Ciononostante, il Legislatore ha previsto che alle donazioni indirette possano essere applicate alcune norme in materia di donazione. Nello specifico:
– le norme che regolano la revocazione delle donazioni per causa di ingratitudine e per sopravvenienza dei figli;
– le norme relative alla collazione;
– le norme relative all’azione di riduzione in caso di lesione della quota dei legittimari.
Il caso
Con la Sentenza n. 16329/2024 la Suprema Corte è tornata ad affrontare la materia delle liberalità non donative collegate all’acquisto di un immobile, in un caso riguardante il pagamento, da parte del donante, di una parte soltanto del prezzo del bene.
La Corte di Cassazione seguendo la strada già tracciata da precedenti statuizioni di legittimità ha distinto l’ipotesi in cui l’immobile venga interamente acquistato con denaro del disponente ed intestazione ad altro soggetto che il disponente intende beneficiare, dall’ipotesi in cui il donante paghi soltanto una parte del prezzo del bene.
Secondo la Suprema Corte, nel caso in cui l’immobile sia acquistato con denaro proprio del disponente e sia intestato ad altro soggetto che il disponente intende beneficiare, “la compravendita costituisce strumento formale per il trasferimento del bene, ed il corrispondente arricchimento del patrimonio del destinatario integra donazione indiretta del bene stesso e non del denaro” (ex multis, Cass., Sentenza n. 13619/2017; Cass., Sez. Un., Sentenza n. 9282/1992). Al contrario, “la donazione indiretta dell’immobile non è configurabile quando il donante paghi soltanto una parte del prezzo del bene, giacché la corresponsione del denaro costituisce una diversa modalità per attuare l’identico risultato giuridico economico dell’attribuzione liberale dell’immobile esclusivamente nell’ipotesi in cui se ne sostenga l’intero costo” (ex multis, Cass., Sentenza n. 2149/2014).
Ne consegue che, secondo quanto statuito dall’art. 737 c.c., in caso di collazione il conferimento ha ad oggetto l’immobile solo laddove l’intero costo del bene sia stato sostenuto dal donante; in caso contrario, l’imputazione riguarda solo il denaro corrisposto e non la corrispondente quota di valore dell’immobile.

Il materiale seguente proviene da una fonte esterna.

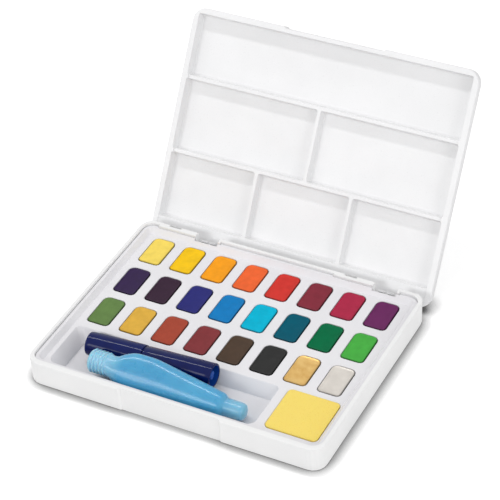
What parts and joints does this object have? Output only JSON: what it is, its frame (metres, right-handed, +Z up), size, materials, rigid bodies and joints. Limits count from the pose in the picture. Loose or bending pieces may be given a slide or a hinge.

Un orientamento contrario: Sentenze nn. 9194/2015 e 10759/2019
Nonostante l’orientamento più recente della Corte di Cassazione sia quello poc’anzi menzionato, è opportuno dar conto di alcuni precedenti difformi e, segnatamente, delle Sentenze nn. 9194/2015 e 10759/2019, che confutano l’argomentazione sopra esposta.
Tali pronunce, infatti, partono dalla considerazione che la donazione indiretta si realizza anche nel caso di compravendita di un bene ad un prezzo inferiore a quello effettivo allorquando la sproporzione tra le prestazioni sia di entità significativa, ma sia anche accompagnata dalla consapevolezza, da parte dell’alienante, dell’insufficienza del corrispettivo ricevuto rispetto al valore del bene ceduto.

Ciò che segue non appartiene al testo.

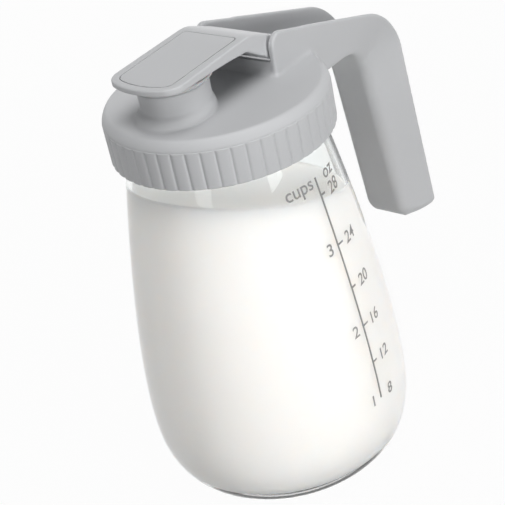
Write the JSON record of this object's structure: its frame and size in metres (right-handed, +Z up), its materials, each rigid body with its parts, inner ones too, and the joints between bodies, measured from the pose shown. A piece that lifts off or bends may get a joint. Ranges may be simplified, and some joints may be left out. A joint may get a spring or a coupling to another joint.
{
  "type": "breast milk storage container",
  "caption": "Handled storage pitcher: bellied glass jar, ribbed screw lid with a pouring spout, channel-section handle, and a hinged flip cap that seals the spout.",
  "frame": {"origin": "centre of the jar's standing face", "axes": "+Z up, spout towards -Y, handle towards +Y, printed scale on the +X side"},
  "size_m": [0.1058, 0.1566, 0.1815],
  "materials": {
    "jar_glass": "clear smooth glass",
    "silicone": "soft translucent grey silicone",
    "lid_plastic": "satin light grey moulding",
    "cap_plastic": "satin light grey moulding",
    "inlay_plastic": "satin light grey plate"
  },
  "bodies": {
    "jar": {"jar": "jar_glass"},
    "gasket": {"lid_gasket": "silicone"},
    "lid": {"lid": "lid_plastic"},
    "cap": {"flip_cap": "cap_plastic", "cap_inlay": "inlay_plastic", "spout_plug": "silicone"}
  },
  "joints": [
    {"name": "lid_lift", "type": "slide", "parent": "jar", "child": "gasket", "axis": [0, 0, 1], "range_m": [0, 0.0061]},
    {"name": "lid_turn", "type": "hinge", "parent": "gasket", "child": "lid", "pos_m": [0, 0, 0.1514], "axis": [0, 0, 1], "range_deg": [0, 540]},
    {"name": "cap_hinge", "type": "hinge", "parent": "lid", "child": "cap", "pos_m": [0, 0.0182, 0.1722], "axis": [-1, 0, 0], "range_deg": [0, 120]}
  ],
  "couplings": [
    {"joint": "lid_lift", "follows": "lid_turn", "m_per_rad": 0.00063662}
  ]
}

In tali casi, l’oggetto della donazione è rappresentato esclusivamente dalla differenza fra il valore di mercato del bene ed il prezzo effettivamente versato. Le Sentenze indicate sostengono allora che, se si accogliesse la tesi, anche recentemente ribadita, secondo cui “la donazione indiretta dell’immobile non è configurabile quando il donante paghi soltanto una parte del prezzo del bene”, sarebbe inammissibile una donazione indiretta con lo schema del negotium mixtum cum donatione che si fonda proprio nell’individuazione della liberalità nello scarto consapevolmente accettato dal venditore tra prezzo dovuto e prezzo effettivamente versato.

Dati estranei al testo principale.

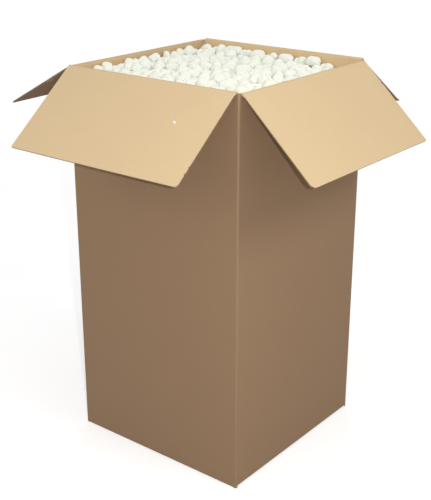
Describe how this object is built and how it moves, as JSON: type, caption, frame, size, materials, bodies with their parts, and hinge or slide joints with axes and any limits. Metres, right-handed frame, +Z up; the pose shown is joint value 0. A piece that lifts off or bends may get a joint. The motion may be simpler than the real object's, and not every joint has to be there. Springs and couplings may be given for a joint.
{
  "type": "open carton of packing peanuts",
  "caption": "Tall square corrugated carton, open at the top with its flaps folded out, filled to the brim with loose foam packing peanuts.",
  "frame": {"origin": "centre of the carton's base, on the floor", "axes": "+Z up, the carton's longest way; -Y out of the front wall, +X out of the right wall"},
  "size_m": [1.0813, 1.0786, 1.1438],
  "materials": {
    "kraft_board": "matte unbleached kraft liner",
    "foam_chips": "soft white expanded foam"
  },
  "bodies": {
    "carton": {"carton": "kraft_board", "chip_fill": "foam_chips"},
    "front_flap": {"front_flap": "kraft_board"},
    "right_flap": {"right_flap": "kraft_board"},
    "back_flap": {"back_flap": "kraft_board"},
    "left_flap": {"left_flap": "kraft_board"}
  },
  "joints": [
    {"name": "front_score", "type": "hinge", "parent": "carton", "child": "front_flap", "pos_m": [0, -0.3, 1.143], "axis": [-1, 0, 0], "range_deg": [-46.6, 219.4]},
    {"name": "right_score", "type": "hinge", "parent": "carton", "child": "right_flap", "pos_m": [0.3, 0, 1.1387], "axis": [0, -1, 0], "range_deg": [-42.8, 223.2]},
    {"name": "back_score", "type": "hinge", "parent": "carton", "child": "back_flap", "pos_m": [0, 0.3, 1.143], "axis": [1, 0, 0], "range_deg": [-51.9, 214.1]},
    {"name": "left_score", "type": "hinge", "parent": "carton", "child": "left_flap", "pos_m": [-0.3, 0, 1.1387], "axis": [0, 1, 0], "range_deg": [-57.8, 208.2]}
  ]
}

Per questo motivo, l’orientamento contrario reputa che, laddove sia dimostrato lo specifico collegamento tra dazione di somme e loro successivo impiego, quand’anche il denaro fornito non siano in grado di coprire per l’intero il prezzo del bene, oggetto di liberalità debba essere identificato, analogamente a quanto affermato in tema di vendita mista a donazione, nella percentuale di proprietà del bene acquistato corrispondente alla quota parte di prezzo soddisfatta con la provvista fornita dal donante.